O escritor e jornalista Emiliano José é autor dos livros “Jornalismo de Campanha e a Constituição de 1988” e “Imprensa e Poder Ligações Perigosas”, além de ter sido deputado federal pelo PT. Ele acredita que os “impérios midiáticos” muitas vezes caem em armadilhas do próprio capitalismo e não percebem os sinais da crise do seu próprio modelo de negócios.

“O meu saudoso amigo Paulo Henrique Amorim, que se foi recentemente, já dizia há algum tempo que a Globo estava chegando em seu fim. Parecia um exagero da parte dele, mas a emissora está de fato ‘morrendo gorda’”, afirma.

Ele tem ressalvas com a internet.

“Não se deve romantizar o meio digital. Ele também é controlado por monopólios. A chegada dessas empresas abocanham boa parte da publicidade que era da Rede Globo. Essas demissões são sintomas da decadência da Globo, que sente a digitalização e como ela não conseguiu se reciclar”, declara.

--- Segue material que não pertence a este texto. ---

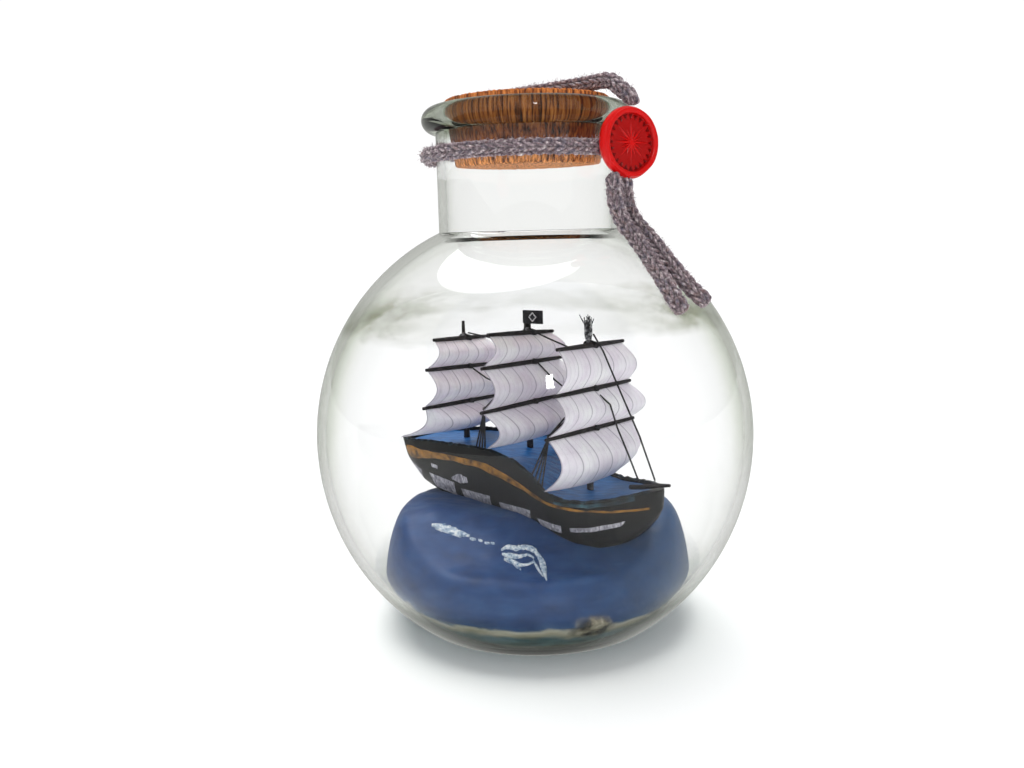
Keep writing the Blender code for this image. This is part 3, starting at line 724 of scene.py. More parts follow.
def wax_seal():
    azimuth = math.radians(SEAL_AZIMUTH)
    out = BEAD_R + SEAL_OUT
    middle = Vector((out * cos(azimuth), out * sin(azimuth), MOUTH_Z - BEAD_H - SEAL_DROP))
    facing = math.radians(SEAL_FACING)
    normal = Vector((sin(facing), -cos(facing), 0))
    across = Vector((cos(facing), sin(facing), 0))
    steps = 200
    face = SEAL_THICK / 2
    dish = 0.80
    rings = [(q, "front") for q in np.linspace(0.02, 0.94, 64)]
    rings += [(0.94 + 0.06 * sin(a), cos(a)) for a in np.linspace(0.2, pi - 0.2, 12)]
    rings += [(q, "back") for q in np.linspace(0.93, 0.05, 10)]
    verts = []
    depth = []
    for q, kind in rings:
        for i in range(steps):
            angle = 2 * pi * i / steps
            edge = 1 - 0.018 * (1 + noise.noise(Vector((cos(angle) * 1.7, sin(angle) * 1.7, 0.3))))
            shade = 1.0
            if kind == "front":
                if q < dish:
                    relief = impression(q / dish, angle)
                    z = face - 1.15 * MM + 0.55 * MM * relief
                    # Low in the impression's hollows and high on its raised star, for the wax's painted
                    # shade.
                    shade = 0.45 + 0.6 * max(0.0, relief + 0.25) - 0.4 * max(0.0, -relief)
                else:
                    hump = sin(pi * min(1.0, (q - dish) / (0.98 - dish) * 0.62 + 0.18))
                    z = face - 1.0 * MM + 0.95 * MM * hump
                z += 0.12 * MM * noise.noise(Vector((q * cos(angle) * 5, q * sin(angle) * 5, 2)))
                z = min(z, face)
            elif kind == "back":
                z = -face + 0.1 * MM
            else:
                z = (face - 0.7 * MM) * kind
            x = SEAL_W / 2 * edge * q * cos(angle)
            y = SEAL_H / 2 * edge * q * sin(angle)
            verts.append(middle + across * x + Vector((0, 0, y)) + normal * z)
            depth.append(min(1.0, shade))
    faces = tube_faces(len(rings), steps)
    made = build("seal", verts, faces, wax(), "sealed_strap", "red_sealing_wax", {"depth": depth})
    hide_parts("wax_seal")


wax_seal()


# The sea

SEA_TOP_Z = 39.0 * MM
SEA_FRONT_FALL = 11.0 * MM
SEA_TOP_R = 45.0 * MM
SEA_EDGE_Z = 17.0 * MM


def eased(x):
    x = min(1.0, max(0.0, x))
    return x * x * (3 - 2 * x)


def inner_bowl_r(z, inset):
    across = BOWL_R - WALL - inset
    deep = (BOWL_DEPTH if z < BOWL_CENTRE_Z else BOWL_RISE) - WALL - inset
    return across * sqrt(max(0.0, 1 - ((z - BOWL_CENTRE_Z) / deep) ** 2))


def sea_top(x, y):
    """The height of the sea's painted top."""
    z = SEA_TOP_Z - SEA_FRONT_FALL * eased((-y - 5 * MM) / (35 * MM))
    z += 0.7 * MM * sin(x / (7 * MM)) * cos(y / (9 * MM))
    return z


def sea_surface(x, y):
    """The height of the clay, its rounded side included."""
    radius = sqrt(x * x + y * y)
    contact = inner_bowl_r(SEA_EDGE_Z, GAP)
    z = sea_top(x, y)
    if radius > SEA_TOP_R:
        q = min(1.0, (radius - SEA_TOP_R) / (contact - SEA_TOP_R))
        z = SEA_EDGE_Z + (z - SEA_EDGE_Z) * (1 - q**2.5)
    return z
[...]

“Vi a Globo desde seu nascedouro, do jornal O Globo, e da participação de golpes contra Getúlio e a favor da ditadura. Foi porta-voz conivente com as mortes do regime. Mais tarde ela ajudou o Collor, se arrependeu, foi linha auxiliar de Fernando Henrique Cardoso e foi para o combate contra o governo Lula. Hoje ela combate o governo de extrema direita, mas concorda com Guedes. São as ironias da história”.

O que diz a Globo 

O Diário do Centro do Mundo entrou em contato com a assessoria da Rede Globo questionando sobre as demissões em curso, as projeções de cortes, o achatamento de salários e a redução da publicidade do governo Bolsonaro.

Recebemos a seguinte resposta:

“O número de demissões apontado não procede. Todas as grandes empresas modernas passam por processos na busca de eficiência e evolução constante e, nesse contexto, é natural que façam ajustes. Na Globo não é diferente.”